Here's a question that lit up Bay Area conversation this week: Does anybody remember Dairy Queen?
At first glance, it sounds absurd. As one amused local put it, "Does anybody remember McDonald's?" Dairy Queen has nearly 7,000 locations worldwide. It's not exactly a lost relic of American civilization. And yet — try finding one in San Francisco. Go ahead. We'll wait.
You can't, because there isn't one. The closest options are out in Campbell or San Ramon, which is great if you live there and significantly less great if you're craving a Blizzard in the Sunset on a rare warm evening. For a city that prides itself on being world-class, we can't seem to keep a soft-serve chain within our borders.
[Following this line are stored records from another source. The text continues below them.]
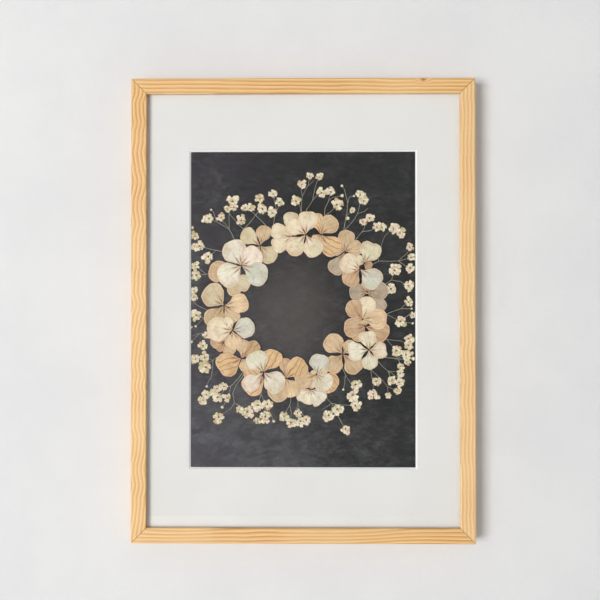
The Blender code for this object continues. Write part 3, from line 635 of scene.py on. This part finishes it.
# Letter, slot, middle in mm from the wreath's middle, then sepals from the lowest to the topmost:
# (bearing in degrees, reach in mm, width in mm, tone, lift in mm, roughness of the outline)
FLORETS = {
    "a": ("olive", (-32.5, 55), [
        (-125, 15, 13, "olive", 0, 1), (-48, 19.5, 16.5, "olive", 0, 1), (141, 21.5, 15, "olive", 0.05, 1),
        (75, 19, 14, "olive_tan", 0.05, 1)]),
    "b": ("white", (-49.5, 36.5), [
        (215, 25, 23, "ivory", -0.1, 0.8), (115, 25.5, 23, "ivory", 0, 0.8),
        (42, 22.5, 20, "pinkish", 0.05, 0.8), (-28, 26.5, 21.5, "bluish", 0.1, 0.8)]),
    "c": ("tan", (-60.5, 26.5), [
        (60, 12, 12, "cream", 0, 1), (-70, 18, 13, "olive_tan", 0, 1), (-23, 21, 15, "olive", 0, 1),
        (153, 20.5, 20, "tan", 0, 0.8)]),
    "d": ("olive", (-65.5, 0.5), [
        (-54, 19, 14.5, "tan", 0, 1), (8, 23, 17.5, "peach", 0, 1), (235, 24.5, 20, "olive_tan", 0, 1),
        (136, 24, 22, "olive", 0, 1)]),
    "e": ("cream", (-57.5, -22), [
        (-85, 18, 15.5, "peach", 0, 1), (127, 14, 12, "cream", 0, 1), (176, 24, 22.5, "cream", 0, 1),
        (12, 20.5, 19, "bluish", 0, 1)]),
    "f": ("tan", (-66, -33.5), [
        (60, 10, 10, "cream", 0, 1), (225, 9, 10, "brown_tan", 0, 1), (-45, 14, 13, "tan", 0, 1),
        (160, 12.5, 14, "rose_tan", 0, 1)]),
    "g": ("peach", (-49.5, -47.5), [
        (-60, 13, 12, "peach", 0, 1), (80, 17.5, 13, "tan", 0, 1), (43, 21, 13, "brown_tan", 0, 1),
        (203, 24, 22, "orange", 0, 1.3)]),
    "h": ("cream", (-29.5, -60), [
        (58, 23.5, 18.5, "orange", 0, 1.2), (221, 23, 16, "pinkish", 0, 1), (-42, 23.5, 20.5, "ivory", 0, 1),
        (119, 21.5, 20, "ivory", 0, 1)]),
    "i": ("peach", (-29, -65.5), [
        (155, 20, 16, "orange", 0, 1), (210, 21.5, 21, "orange", 0, 1), (-40, 27.5, 21, "olive_tan", 0, 1)]),
    "j": ("peach", (-9, -65.5), [
        (180, 12, 12, "tan", 0, 1), (92, 18.5, 12, "rose_tan", 0, 1), (-64, 18.5, 16.5, "peach", 0, 1),
        (44, 23.5, 19, "orange", 0, 1)]),
    "k": ("cream", (18.5, -62), [
        (201, 21, 17.5, "tan", 0, 1), (-47, 18, 18, "ivory", 0, 1), (76, 19.5, 17.5, "bluish", 0, 1)]),
    "l": ("peach", (22, -64), [
        (170, 10, 10, "peach", 0, 1), (80, 12, 12, "peach", 0, 1), (-35, 18.7, 20, "orange", 0, 1)]),
    "m": ("white", (13, -75.5), [
        (75, 9, 9, "white", 0, 1), (232, 15, 14.5, "white", 0, 2), (-86, 14, 13.5, "white", 0, 2),
        (-47, 17, 15.5, "ivory", 0, 2)]),
    "n": ("tan", (42.5, -43.5), [
        (45, 15.5, 13, "tan", 0, 1), (230, 20.5, 16.5, "tan", 0, 1), (-45, 22.5, 17.5, "tan", 0, 1),
        (131, 22, 18.5, "tan", 0, 1)]),
    "o": ("white", (66, -39.5), [
        (-85, 18.5, 14, "ivory", 0, 2), (93, 17.5, 15.5, "white", 0, 2.2), (187, 20, 16.5, "ivory", 0, 2),
        (-4, 17, 14.5, "white", 0, 2.2)]),
    "p": ("peach", (63, -18.5), [
        (95, 11, 10, "tan", 0, 1), (228, 16.5, 13.5, "orange", 0, 1), (-22, 23, 19, "rose_tan", 0, 1),
        (185, 20, 18, "rose_tan", 0, 1)]),
    "q": ("peach", (60.5, -12), [
        (190, 10, 8, "tan", 0, 1), (2, 22.5, 19, "peach", 0, 1), (73, 21.5, 17, "cream", 0, 1),
        (128, 20.5, 16.5, "rose_tan", 0, 1)]),
    "r": ("grey", (64.5, 13), [
        (90, 10, 12, "peach", 0, 1), (-48, 23.5, 13, "mauve", 0, 1), (3, 19.5, 16.5, "grey", 0, 1),
        (180, 16.5, 16, "grey", 0, 1)]),
    "s": ("cream", (58, 33.5), [
        (-38, 23.5, 19.5, "bluish", 0, 1), (223, 19.5, 16.5, "rose_tan", 0, 1),
        (152, 19.5, 18.5, "cream", 0, 1)]),
    "t": ("cream", (62, 39), [
        (155, 10, 10, "greenish", 0, 1), (-30, 8, 8, "brown_tan", 0, 1),
        (63, 21.5, 19, "greenish", 0, 1.6)]),
    "u": ("tan", (44.5, 49.5), [
        (241, 23.5, 15.5, "mauve", 0, 1), (158, 14, 13, "tan", 0, 1), (20, 16.5, 14.5, "tan", 0, 1),
        (85, 20, 15.5, "tan", 0, 1)]),
    "v": ("peach", (22.5, 65), [
        (235, 11, 11, "tan", 0, 1), (-48, 23.5, 19, "orange", 0, 1), (105, 20, 13, "orange", 0, 1),
        (50, 20.5, 17.5, "olive_tan", 0, 1)]),
    "w": ("cream", (9, 65), [
        (-62, 22.5, 18, "cream", 0, 1), (227, 23.5, 17.5, "cream", 0, 1), (148, 20.5, 15.5, "cream", 0, 1),
        (82, 22, 18, "cream", 0, 1)]),
    "x": ("cream", (-3, 63.5), [
        (211, 21.5, 15.5, "cream", 0, 1), (95, 22.5, 14.5, "greenish", 0, 1),
        (160, 21, 14.5, "cream", 0, 1)]),
}
SEPAL_STEP = 0.045 * MM
LIFT_STEP = 0.06  # mm more that each higher sepal curls up at its tip
CLAW_SHARE = 0.38
SEEDS_PER_FLORET = 100
STAR_SEED = 50
STAR_RAYS = 6
STAR_CORE = 0.75  # a share of the star sheet's own radius, as the rays' lengths are
STAR_RAY_LENGTHS = (1.4, 3.0)


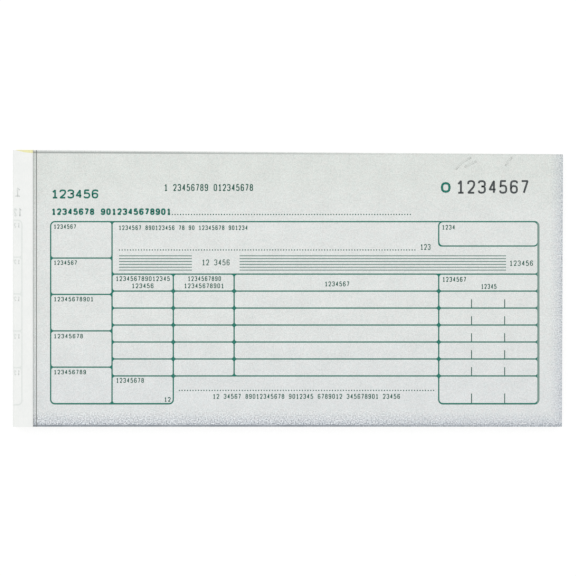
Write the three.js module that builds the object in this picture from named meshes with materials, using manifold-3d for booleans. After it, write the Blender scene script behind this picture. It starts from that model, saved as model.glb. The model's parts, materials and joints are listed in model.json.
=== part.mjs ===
// A stapled book of self-copying cash receipts, open at its first set.
// It lies face up: +X runs from the spine along the form, +Y up the form, +Z out of the page.
// The front cover and the first sheet are turned over at the crease, lie on the binding stub,
// go down round the spine and on under the book. Each is four nodes, one for each flat run.
import * as THREE from 'three';
import { mergeVertices } from 'three/addons/utils/BufferGeometryUtils.js';
import Module from 'manifold-3d';

// Leaf and book, in millimetres
const pageWidth = 104;
const leafLength = 198.5; // from the crease to the right edge
const stubWidth = 6.65; // bound part of every leaf, from the crease to the spine
const leafThickness = 0.07;
const coverThickness = 0.2;
const boardThickness = 0.9;
const leafGap = 0.02; // air between leaves that lie on each other
const perforationGap = 0.3; // from the crease to the moving leaf
const copiesPerSet = 3;
const setsInBook = 25;

// Binding
const tapeThickness = 0.15;
const tapeOverlap = 5.4; // how far the tape reaches over the stub, from the spine
const stapleWire = 0.45;
const stapleCrown = 12;
const stapleTip = 4; // length of a leg that is bent in under the board
const stapleSpacing = 52;
const stapleInset = 3.2; // from the spine to the wire's middle
const stapleClearance = 0.08;

// Cover and first sheet, turned over
const creaseRise = 0.8; // the crease's axis above the page
const spineRoom = 1.0; // between the tape and the cover's run down the spine
const foldInset = 0.4; // from the cover's inner face to the axis of each corner
const foldedDrop = 0.9; // between the board and the cover under it
const runGap = 0.12; // between two runs that meet at a corner

// Heights, from the face that the book rests on
const coverPanelBottom = leafThickness + leafGap;
const coverPanelTop = coverPanelBottom + coverThickness;
const boardBottom = coverPanelTop + foldedDrop;
const boardTop = boardBottom + boardThickness;
const setThickness = copiesPerSet * leafThickness;
const laterSets = setsInBook - 1;
const laterSetsBottom = boardTop + leafGap;
const laterSetsTop = laterSetsBottom + laterSets * (setThickness + leafGap) - leafGap;
const thirdCopyBottom = laterSetsTop + leafGap;
const secondCopyBottom = thirdCopyBottom + leafThickness + leafGap;
const pageTop = secondCopyBottom + leafThickness;
const firstSheetStubBottom = pageTop + leafGap;
const coverStubBottom = firstSheetStubBottom + leafThickness + leafGap;
const coverStubTop = coverStubBottom + coverThickness;
const creaseHeight = pageTop + creaseRise;

// Places along X, from the crease
const leafStart = perforationGap;
const spineEdge = -stubWidth;
const tapeOuter = spineEdge - leafGap - tapeThickness;
const coverSpineInner = tapeOuter - spineRoom;
const coverSpineOuter = coverSpineInner - coverThickness;
const firstSheetSpineInner = coverSpineOuter - leafGap;
const firstSheetSpineOuter = firstSheetSpineInner - leafThickness;
const cornerX = coverSpineInner + foldInset;
const stapleX = spineEdge + stapleInset;

// The turned-over strips lie as far above the crease's axis as their stubs lie below it.
const coverStripBottom = 2 * creaseHeight - coverStubTop;
const coverStripTop = 2 * creaseHeight - coverStubBottom;
const firstSheetStripBottom = coverStripTop + leafGap;
const topCornerHeight = coverStripBottom - foldInset;
const bottomCornerHeight = coverPanelTop + foldInset;

// Closed, the cover ends at the page's right edge, so what the wrap takes up is missing below.
const wrapLength = -cornerX + (topCornerHeight - bottomCornerHeight);
const panelEnd = cornerX + leafLength - wrapLength;

const colours = {
  page: 0xdee0dd,
  firstSheet: 0xf0f1ef,
  cover: 0xe9e6bf,
  board: 0xb4ac9c,
  tape: 0xe6e4da,
  staple: 0xb9bcc0,
};

const wasm = await Module();
wasm.setup();

const book = new THREE.Group();
// The origin is the middle of the resting face.
book.position.set(-(leafLength + firstSheetSpineOuter) / 2, 0, 0);

function addPiece(name, geometry, colour, roughness, metalness = 0) {
  const material = new THREE.MeshStandardMaterial({ color: colour, roughness, metalness });
  const mesh = new THREE.Mesh(geometry, material);
  mesh.name = name;
  book.add(mesh);
}

// A flat run across the book's whole width, as a box from x0 to x1 and from bottom to top.
function run(x0, x1, bottom, top) {
  const geometry = new THREE.BoxGeometry(x1 - x0, pageWidth, top - bottom);
  return geometry.translate((x0 + x1) / 2, 0, (bottom + top) / 2);
}

function toSolid(geometry) {
  const bare = geometry.clone();
  bare.deleteAttribute('normal');
  bare.deleteAttribute('uv');
  const merged = mergeVertices(bare);
  const vertProperties = merged.attributes.position.array;
  const triVerts = new Uint32Array(merged.index.array);
  return new wasm.Manifold(new wasm.Mesh({ numProp: 3, vertProperties, triVerts }));
}

function toGeometry(solid) {
  const mesh = solid.getMesh();
  const geometry = new THREE.BufferGeometry();
  geometry.setAttribute('position', new THREE.BufferAttribute(mesh.vertProperties, 3));
  geometry.setIndex(new THREE.BufferAttribute(mesh.triVerts, 1));
  return geometry.toNonIndexed();
}

// Heights of the binding, which the staples hold together
const tapeTop = coverStubTop + leafGap + tapeThickness;
const tapeBottom = boardBottom - leafGap - tapeThickness;
const stapleTop = tapeTop + leafGap + stapleWire;
const stapleBottom = tapeBottom - leafGap - stapleWire;

function stapleCentres() {
  return [-stapleSpacing / 2, stapleSpacing / 2];
}

function legCentres() {
  const half = (stapleCrown - stapleWire) / 2;
  return stapleCentres().flatMap((y) => [y - half, y + half]);
}

// Cuts the holes that the four staple legs pass through.
function punched(geometry) {
  const side = stapleWire + 2 * stapleClearance;
  const height = 2 * (stapleTop - stapleBottom);
  let solid = toSolid(geometry);
  for (const y of legCentres()) {
    const leg = new THREE.BoxGeometry(side, side, height);
    solid = solid.subtract(toSolid(leg.translate(stapleX, y, stapleBottom + height / 2)));
  }
  return toGeometry(solid);
}

// A closed outline in the YZ or XZ plane, drawn as [along, height] points.
function outline(points) {
  return new THREE.Shape(points.map(([along, height]) => new THREE.Vector2(along, height)));
}

// One staple: crown on the tape, two legs down through the stub, tips bent in under the board.
function stapleGeometry(y) {
  const outer = stapleCrown / 2;
  const inner = outer - stapleWire;
  const tip = outer - stapleTip;
  const shape = outline([
    [-outer, stapleBottom],
    [-tip, stapleBottom],
    [-tip, stapleBottom + stapleWire],
    [-inner, stapleBottom + stapleWire],
    [-inner, stapleTop - stapleWire],
    [inner, stapleTop - stapleWire],
    [inner, stapleBottom + stapleWire],
    [tip, stapleBottom + stapleWire],
    [tip, stapleBottom],
    [outer, stapleBottom],
    [outer, stapleTop],
    [-outer, stapleTop],
  ]);
  const geometry = new THREE.ExtrudeGeometry(shape, { depth: stapleWire, bevelEnabled: false });
  const alongY = new THREE.Vector3(0, 1, 0);
  const upZ = new THREE.Vector3(0, 0, 1);
  const acrossX = new THREE.Vector3(1, 0, 0);
  geometry.applyMatrix4(new THREE.Matrix4().makeBasis(alongY, upZ, acrossX));
  return geometry.translate(stapleX - stapleWire / 2, y, 0);
}

// The tape is a channel: over the stub, down the spine and under the board.
function tapeGeometry() {
  const flangeEnd = tapeOuter + tapeOverlap;
  const innerX = tapeOuter + tapeThickness;
  const shape = outline([
    [tapeOuter, -tapeTop],
    [flangeEnd, -tapeTop],
    [flangeEnd, -(tapeTop - tapeThickness)],
    [innerX, -(tapeTop - tapeThickness)],
    [innerX, -(tapeBottom + tapeThickness)],
    [flangeEnd, -(tapeBottom + tapeThickness)],
    [flangeEnd, -tapeBottom],
    [tapeOuter, -tapeBottom],
  ]);
  const geometry = new THREE.ExtrudeGeometry(shape, { depth: pageWidth, bevelEnabled: false });
  const alongX = new THREE.Vector3(1, 0, 0);
  const downZ = new THREE.Vector3(0, 0, -1);
  const alongY = new THREE.Vector3(0, 1, 0);
  geometry.applyMatrix4(new THREE.Matrix4().makeBasis(alongX, downZ, alongY));
  return geometry.translate(0, -pageWidth / 2, 0);
}

function stub(bottom, thickness) {
  return punched(run(spineEdge, 0, bottom, bottom + thickness));
}

function leaf(bottom, thickness) {
  return run(leafStart, leafLength, bottom, bottom + thickness);
}

// A strip lies on the stub, from the top corner to the crease.
function strip(bottom, thickness) {
  return run(cornerX + runGap, -perforationGap, bottom, bottom + thickness);
}

// A spine run goes down past the tape, between the two corners.
function spine(innerX, thickness) {
  return run(innerX - thickness, innerX, bottomCornerHeight + runGap, topCornerHeight - runGap);
}

// A panel lies under the board.
function panel(bottom, thickness) {
  return run(cornerX + runGap, panelEnd, bottom, bottom + thickness);
}

// Board, tape and staples
addPiece('back_board', punched(run(spineEdge, leafLength, boardBottom, boardTop)), colours.board, 0.9);
addPiece('binding_tape', punched(tapeGeometry()), colours.tape, 0.7);
stapleCentres().forEach((y, index) => {
  addPiece(`staple_${index + 1}`, stapleGeometry(y), colours.staple, 0.35, 1);
});

// Front cover
addPiece('cover_stub', stub(coverStubBottom, coverThickness), colours.cover, 0.75);
addPiece('cover_strip', strip(coverStripBottom, coverThickness), colours.cover, 0.75);
addPiece('cover_spine', spine(coverSpineInner, coverThickness), colours.cover, 0.75);
addPiece('cover_panel', panel(coverPanelBottom, coverThickness), colours.cover, 0.75);

// First sheet, the top copy of the first set
addPiece('first_sheet_stub', stub(firstSheetStubBottom, leafThickness), colours.firstSheet, 0.85);
addPiece('first_sheet_strip', strip(firstSheetStripBottom, leafThickness), colours.firstSheet, 0.85);
addPiece('first_sheet_spine', spine(firstSheetSpineInner, leafThickness), colours.firstSheet, 0.85);
addPiece('first_sheet_panel', panel(0, leafThickness), colours.firstSheet, 0.85);

// The other two copies of the first set
addPiece('second_copy_stub', stub(secondCopyBottom, leafThickness), colours.page, 0.85);
addPiece('second_copy', leaf(secondCopyBottom, leafThickness), colours.page, 0.85);
addPiece('third_copy_stub', stub(thirdCopyBottom, leafThickness), colours.page, 0.85);
addPiece('third_copy', leaf(thirdCopyBottom, leafThickness), colours.page, 0.85);

// Sets 2 to 25, unused, each three leaves that lie pressed together
addPiece('later_sets_stub', stub(laterSetsBottom, laterSetsTop - laterSetsBottom), colours.page, 0.85);
for (let number = 2; number <= setsInBook; number += 1) {
  const bottom = laterSetsTop - (number - 1) * (setThickness + leafGap) + leafGap;
  addPiece(`set_${String(number).padStart(2, '0')}`, leaf(bottom, setThickness), colours.page, 0.85);
}

export default book;
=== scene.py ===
"""A cash receipt book, open at its first set: paper, print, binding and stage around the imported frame."""
import json
import math
import random

import bmesh
import bpy
from mathutils import Matrix, Vector


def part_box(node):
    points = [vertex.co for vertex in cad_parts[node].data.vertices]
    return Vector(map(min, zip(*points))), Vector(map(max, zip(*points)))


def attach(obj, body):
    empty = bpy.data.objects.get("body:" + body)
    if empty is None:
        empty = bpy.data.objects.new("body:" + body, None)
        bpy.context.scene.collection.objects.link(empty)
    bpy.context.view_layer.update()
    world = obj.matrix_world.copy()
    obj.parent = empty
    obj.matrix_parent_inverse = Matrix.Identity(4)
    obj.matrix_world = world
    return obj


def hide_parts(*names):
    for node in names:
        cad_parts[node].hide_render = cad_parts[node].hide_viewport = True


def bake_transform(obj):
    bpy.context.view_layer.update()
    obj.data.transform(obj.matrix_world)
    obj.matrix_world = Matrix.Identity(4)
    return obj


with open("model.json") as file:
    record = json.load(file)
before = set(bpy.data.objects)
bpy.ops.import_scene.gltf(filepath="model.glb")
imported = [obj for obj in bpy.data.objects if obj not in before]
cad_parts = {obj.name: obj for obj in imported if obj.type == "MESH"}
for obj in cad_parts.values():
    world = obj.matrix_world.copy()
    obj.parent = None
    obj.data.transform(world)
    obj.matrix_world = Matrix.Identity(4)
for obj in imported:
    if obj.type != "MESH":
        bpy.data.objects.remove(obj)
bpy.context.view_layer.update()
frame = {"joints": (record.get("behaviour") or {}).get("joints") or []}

bl_info = {
    "name": "Cash receipt book",
    "version": (1, 0, 0),
    "blender": (4, 5, 0),
    "location": "View3D > Sidebar > Receipt book",
    "description": "Dresses the CAD frame of a stapled book of self-copying receipts",
    "category": "Object",
}

MM = 0.001
UV_SPAN = 0.25  # metres of paper that one unit of a sheet's UV map stands for
SETS = [f"set_{number:02d}" for number in range(2, 26)]
LEAVES_IN_SET = 3


def hinge_place(name):
    return Vector(next(joint["pos_m"] for joint in frame["joints"] if joint["name"] == name))


def middle_height(node):
    low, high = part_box(node)
    return (low.z + high.z) / 2


CREASE = hinge_place("cover_crease")
TOP_CORNER = hinge_place("cover_top_corner")
BOTTOM_CORNER = hinge_place("cover_bottom_corner")
RIGHT_EDGE, TOP_EDGE, PAGE_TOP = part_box("second_copy")[1]
BOTTOM_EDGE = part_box("second_copy")[0].y
SPINE_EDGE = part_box("second_copy_stub")[0].x
STUB = CREASE.x - SPINE_EDGE
LEAF_LENGTH = RIGHT_EDGE - SPINE_EDGE


def linear(code):
    """An sRGB hex value as linear red, green and blue, with full alpha."""
    parts = [int(code[i:i + 2], 16) / 255 for i in (1, 3, 5)]
    return tuple(p / 12.92 if p <= 0.04045 else ((p + 0.055) / 1.055) ** 2.4 for p in parts) + (1.0,)


def length(name, description, millimetres):
    return bpy.props.FloatProperty(name=name, description=description, default=millimetres * MM, min=0.0,
                                   unit="LENGTH", precision=5)


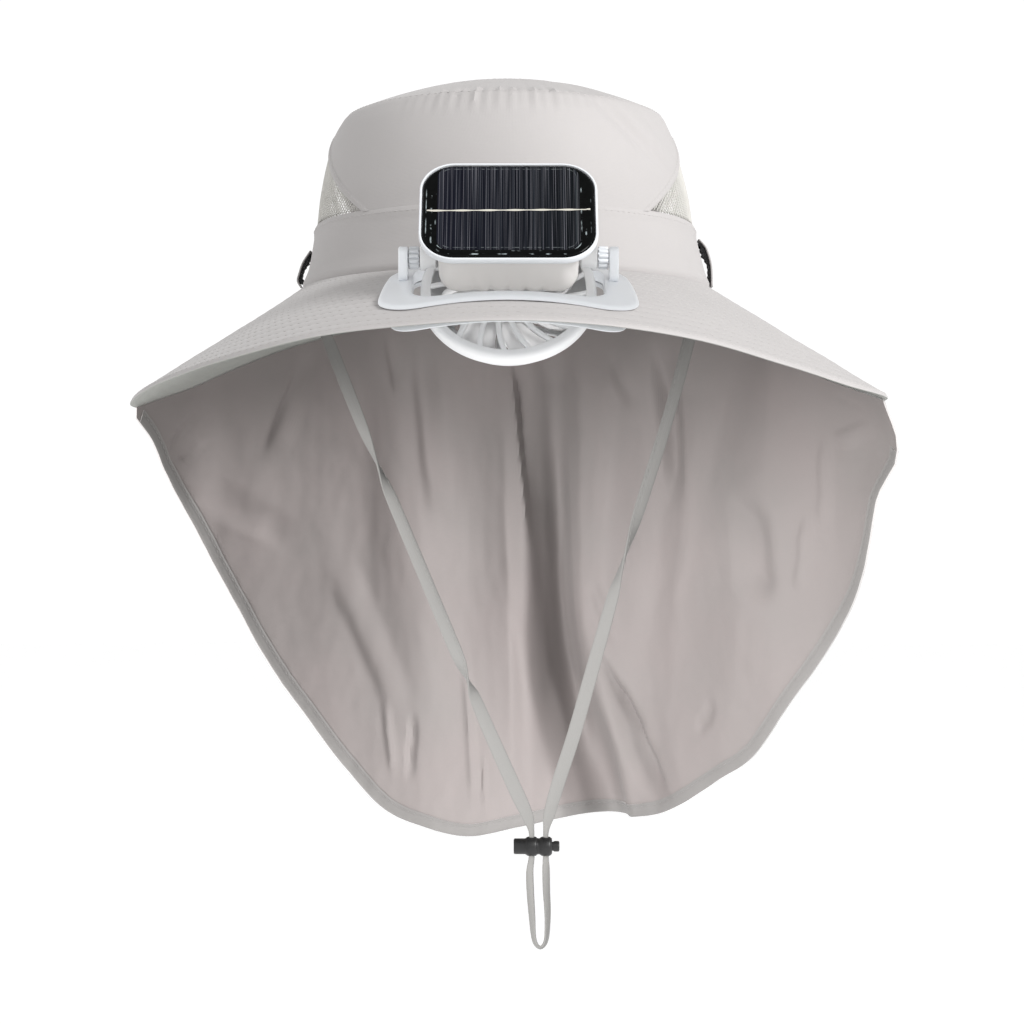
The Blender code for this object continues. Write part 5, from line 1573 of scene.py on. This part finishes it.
# %% The motor
motor_can = [(0.0, -0.0019), (0.0084, -0.0019)] + arc(0.0085, -0.0024, 0.0005, 90, 0)
motor_can += [(0.0090, -0.0036), (0.0088, -0.0038), (0.0088, -0.0040), (0.0090, -0.0042)]
motor_can += arc(0.0086, -0.0045, 0.0004, 0, -90)
motor_can += [(0.0030, -0.0049), (0.0028, -0.0050), (0.0010, -0.0050), (0.0010, -0.0117)]
motor_can += [(0.0008, -0.0119), (0.0, -0.0119)]
motor_mesh = gathered([turned(motor_can, 64)], CAGE_PLACE)
motor = fan_piece("motor_can", motor_mesh, steel_finish, "fan_motor")
print("motor:", len(motor.data.polygons), "faces")

# %% The bladed wheel
WHEEL_TOP = -0.0052
WHEEL_HUB = 0.0102
WHEEL_RADIUS = 0.0255
BLADE_COUNT = 7
BLADE_SPAN = 0.84
BLADE_SWEEP = 10.0
BLADE_THICKNESS = 0.0011
BLADE_ROOT = 0.0004
BLADE_CORNER = 0.16
BLADE_TOP = WHEEL_TOP - 0.0011
BLADE_TWIST = 0.0036
BLADE_BELLY = 0.0006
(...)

This isn't really about Dairy Queen, of course. It's about the broader pattern of affordable, everyday businesses quietly vanishing from San Francisco while we debate protected bike lanes and six-figure nonprofit salaries. The cost of doing business here — between sky-high commercial rents, byzantine permitting, and an unpredictable regulatory environment — makes it nearly impossible for mid-range chains and small businesses alike to survive.
We talk a lot about equity and access in this city. But when a family can't grab a $5 ice cream cone without driving 40 miles south to Campbell, maybe it's time to ask what our business climate is actually optimized for. Artisanal $9 scoops in the Mission? Sure, we've got those. A straightforward Peanut Buster Parfait? Leave the city limits.
The nostalgia people feel isn't really for Dairy Queen specifically — it's for a version of the Bay Area where normal, affordable things were allowed to exist. Where a strip mall with a DQ, a pizza spot, and a hardware store wasn't viewed as insufficiently curated for a city of our stature.
San Francisco's hostility to everyday commerce isn't a charming quirk. It's a policy failure. And until we make it easier — not harder — for businesses to open, operate, and stay, the list of things we "remember" is only going to keep growing.